6. Establish an evening routine
After your workday, you need to have your time not working. I know that this may look very different, since you are not returning home from your job, and the kids may have been there all along. That doesn’t mean it should be neglected.
If you got home and took off your bra and/or changed into comfy pants — do that. Read, watch TV, eat dinner with your family, and do things that are not too dissimilar to how things were when you were working normally.
If you are newly working from home — or even if you are unemployed — if you had pre-work, work, and post-work blocks before this situation, you should establish a new variation of them in the now. Having the differentiation in your day will keep you balanced and centered.
The exact make-up of this will be different for everyone but the idea applies to all.

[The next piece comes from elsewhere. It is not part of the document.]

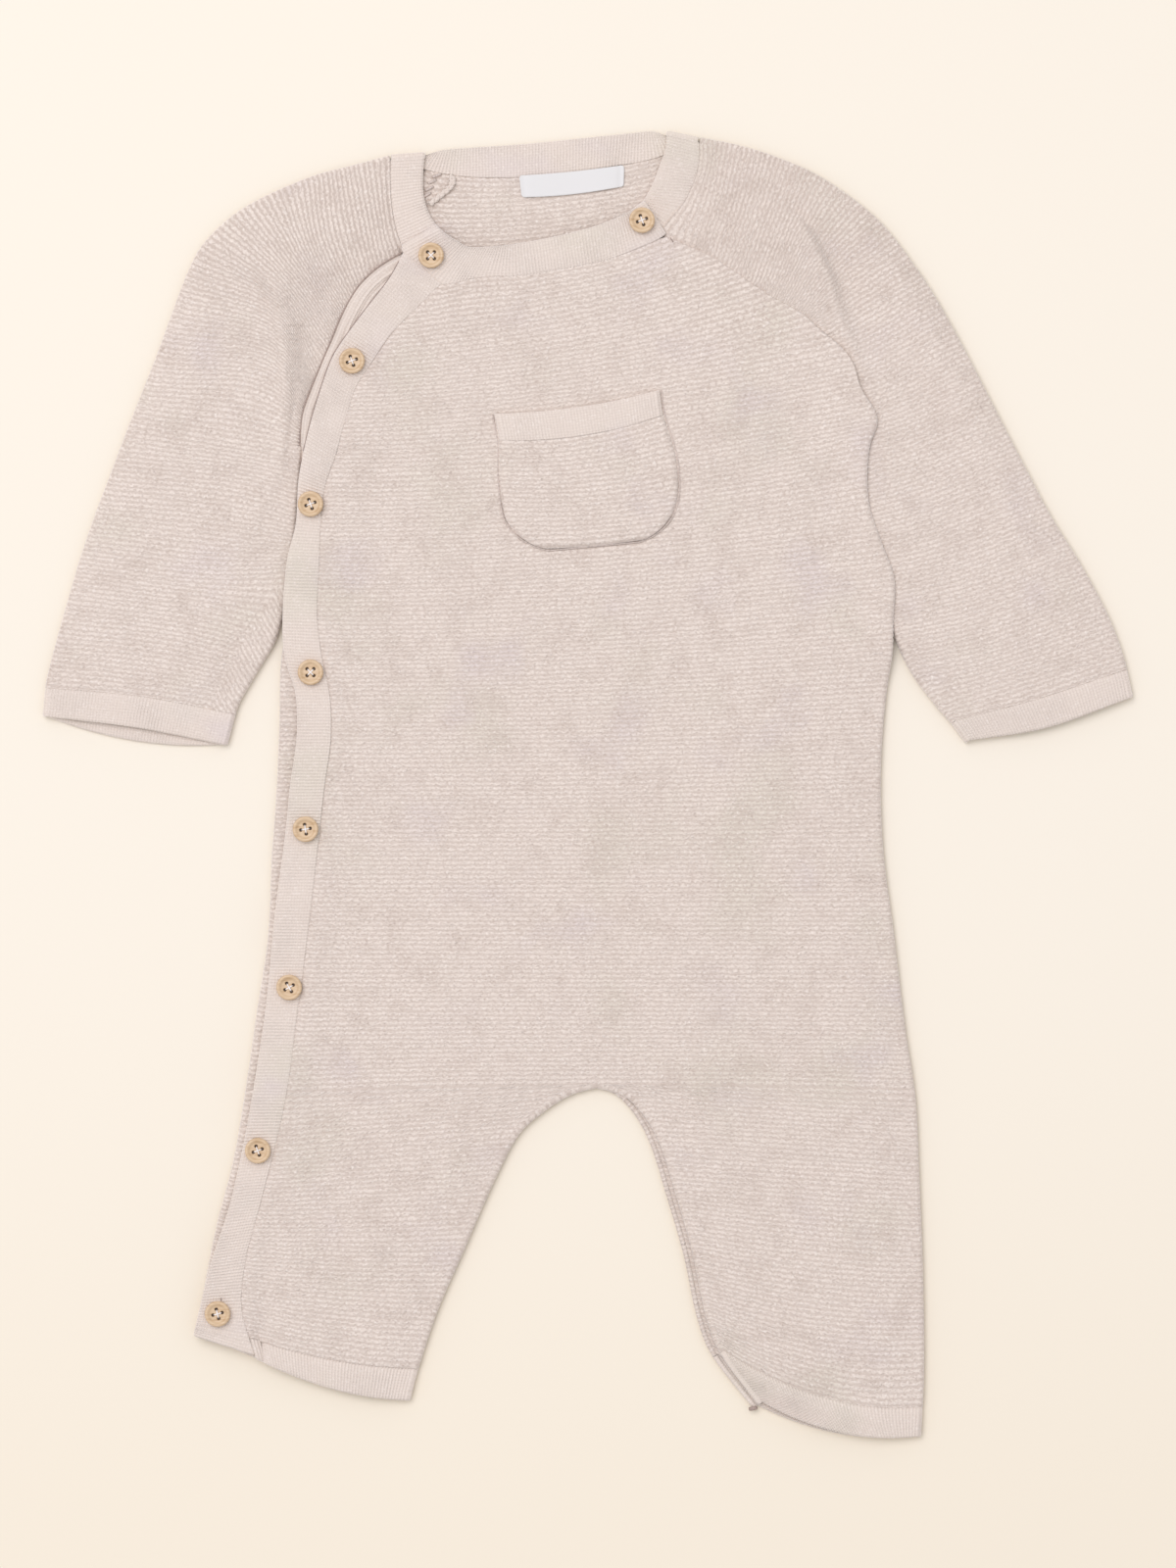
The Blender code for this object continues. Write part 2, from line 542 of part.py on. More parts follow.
def front_height(plan):
    """Return the height of the front's middle at plan points.

    The front rests low over the back, climbs to the button band and the neckband, and passes
    over the left sleeve at the underarm. Soft folds run over it.
    """
    height = np.full(plan.shape[:-1], FRONT_LEVEL)
    for x, y, half_length, half_width, turn, rise in zip(*FRONT_FOLDS.values()):
        angle = math.radians(turn)
        along = (plan[..., 0] - x) * math.cos(angle) + (plan[..., 1] - y) * math.sin(angle)
        across = (plan[..., 1] - y) * math.cos(angle) - (plan[..., 0] - x) * math.sin(angle)
        height += rise * np.exp(-((along / half_length) ** 2) - (across / half_width) ** 2)
    right_y = np.linspace(BAND_SEAM["y"][-1], BAND_SEAM["y"][0], 160)
    left_y = np.linspace(LEFT_EDGE["y"][-1], LEFT_EDGE["y"][0], 160)
    neck_x = np.linspace(NECK_LEVELS["x"][0], NECK_LEVELS["x"][-1], 40)
    neck_line = np.stack([neck_x, seam_y(NECK_SEAM, neck_x)], axis=-1)
    left_level = through(*LEFT_EDGE_LEVELS.values(), plan[..., 1], level=True)
    neck_level = through(*NECK_LEVELS.values(), plan[..., 0], level=True)
    sides = (
        (edge_at(BAND_SEAM, right_y), BUTTON_BAND_LEVEL, BAND_RISE_WIDTH),
        (edge_at(LEFT_EDGE, left_y), left_level, SIDE_RISE_WIDTH),
        (neck_line, neck_level, NECK_RISE_WIDTH),
        (inseam_line(), UPPER_WALL, INSEAM_RISE_WIDTH),
    )
    pull = np.zeros_like(height)
    total = np.zeros_like(height)
    for line, level, width in sides:
        weight = fade(np.maximum(distance_to(plan, line) - FOLD_REACH, 0), width)
        pull += weight * (level - height)
        total += weight
    return height + pull / np.maximum(total, 1)


def make_material(name, color, roughness):
    """Make a plain material."""
    material = bpy.data.materials.new(name)
    material.use_nodes = True
    shader = material.node_tree.nodes["Principled BSDF"]
    shader.inputs["Base Color"].default_value = (*color, 1.0)
    shader.inputs["Roughness"].default_value = roughness
    material.diffuse_color = (*color, 1.0)
    return material


def make_sheet(name, grids, thickness, material):
    """Make a wall of cloth from grids of points that meet along shared edges."""
    mesh = bmesh.new()
    for grid in grids:
        rows, columns = grid.shape[:2]
        points = [mesh.verts.new(point) for point in (grid * MM).reshape(-1, 3).tolist()]
        for row in range(rows - 1):
            for column in range(columns - 1):
                corner = row * columns + column
                mesh.faces.new((
                    points[corner], points[corner + 1],
                    points[corner + columns + 1], points[corner + columns],
                ))
    bmesh.ops.remove_doubles(mesh, verts=mesh.verts, dist=0.00001)
    bmesh.ops.recalc_face_normals(mesh, faces=mesh.faces)
    data = bpy.data.meshes.new(name)
    mesh.to_mesh(data)
    mesh.free()
    data.materials.append(material)
    sheet = bpy.data.objects.new(name, data)
    bpy.context.collection.objects.link(sheet)
    wall = sheet.modifiers.new("Wall", "SOLIDIFY")
    wall.thickness = thickness * MM
    wall.offset = 0.0
    return sheet


def front_grids():
    """Return the grids of the front: its body, its legs and its rolled edges."""
    columns = FRONT_GRID["columns"]
    rows = np.linspace(0, len(FRONT_COURSES["right_y"]) - 1, FRONT_GRID["body_rows"])
    right = edge_at(BAND_SEAM, read(FRONT_COURSES, "right_y", rows)[:, 0], SEAM_GAP / 2)
    left_y = read(FRONT_COURSES, "left_y", rows)[:, 0]
    left = edge_at(LEFT_EDGE, left_y, -inset_below(RAGLAN_BLEND, left_y))
    body = body_plan(FRONT_COURSES, right, left, rows, columns)
    body = follow_seam(body, NECK_SEAM, rows)
    grids = [with_height(half, front_height(half)) for half in body]

    leg_rows = leg_steps(FRONT_GRID["leg_rows"])
    right_leg, left_leg, right_across, left_across = front_legs(leg_rows, columns)
    grids += [right_leg, left_leg]
    grids.append(inseam_roll(right_leg[:, -1], left_leg[:, 0], right_across, left_across, -1))

    side = np.concatenate([grids[1][:, -1], left_leg[1:, -1]])
    grids.append(side_roll(side, RAGLAN_BLEND, -1))
    return grids


def leg_steps(count):
    """Return course numbers from the crotch to the hem, closer together round the crotch."""
    part = np.linspace(0, 1, count)
    return (HEM_COURSE - HEM_GAP) * (0.8 * part + 0.2 * part**2)


def side_roll(side, blend, lift):
    """Roll a side: it widens where the seam blends into the edge, then turns upright."""
    low, high = blend
    grown = (high - side[:, 1]) / (2 * (high - low))
    begun = 2 * grown > ROLL_START
    side = side[begun]
    return roll(side, normals(side[:, :2], 1), lift, np.minimum(grown[begun], 1))


def leg_plan(body, right_out, left_out, rows, columns):
    """Return the courses of both legs in plan, and the directions across their inseams.

    A first course at the crotch is the last course of the body.
    """
    (right_in, right_across), (left_in, left_across) = inseam(rows, FOLD_REACH)
    if rows[0] == 0:
        right_in[0] = left_in[0] = (body["middle_x"][-1], body["middle_y"][-1])
    right = sagging(right_out, right_in, read(LEG_COURSES, "right_sag", rows)[:, 0], columns)
    left = sagging(left_in, left_out, read(LEG_COURSES, "left_sag", rows)[:, 0], columns)
    if rows[0] == 0:
        ends = (right_out[:1], right_in[:1], left_out[:1])
        right[0] = quadratic(*ends, np.linspace(0, 1, columns))[0]
        left[0] = quadratic(*ends, np.linspace(1, 2, columns))[0]
    return right, left, right_across, left_across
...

7. Maintain a regular bedtime
I am going to tell you right now that I suck at this. But frankly, I always have.
My wife will go to be between 9:30 and 10. Sometimes earlier. Many others I know have maintained a regular bedtime to get optimum sleep because sleep is good for you.
If your work schedule is interrupted, like your wake-up time, it’s really easy to lose track of when you get to bed.
It need not be exact — but try to go to bed within a regular hour-long window.
Even when I have worked the 9–5 routine, I tend to get to bed anywhere from 11–12:30. While my bedtime is pretty sporadic — and I tend to sleep no more than 6 hours at a time — I DO have my own (albeit off) routine.
Each of these tips and suggestions can help you help yourself with depression, anxiety, and other issues in this unusual situation. There is no one-size-fits-all solution, and each of these 7 ideas is applicable to your unique experiences and ideals.
Remember not to neglect your own needs and mental health through these unusual, unstable, uncertain times. The best way to help others is by helping yourself out, first.
You are worthy and deserving of using mindfulness to find and/or create the reality in which you desire to live. When all is said and done you and I matter — as does finding and/or creating normalcy.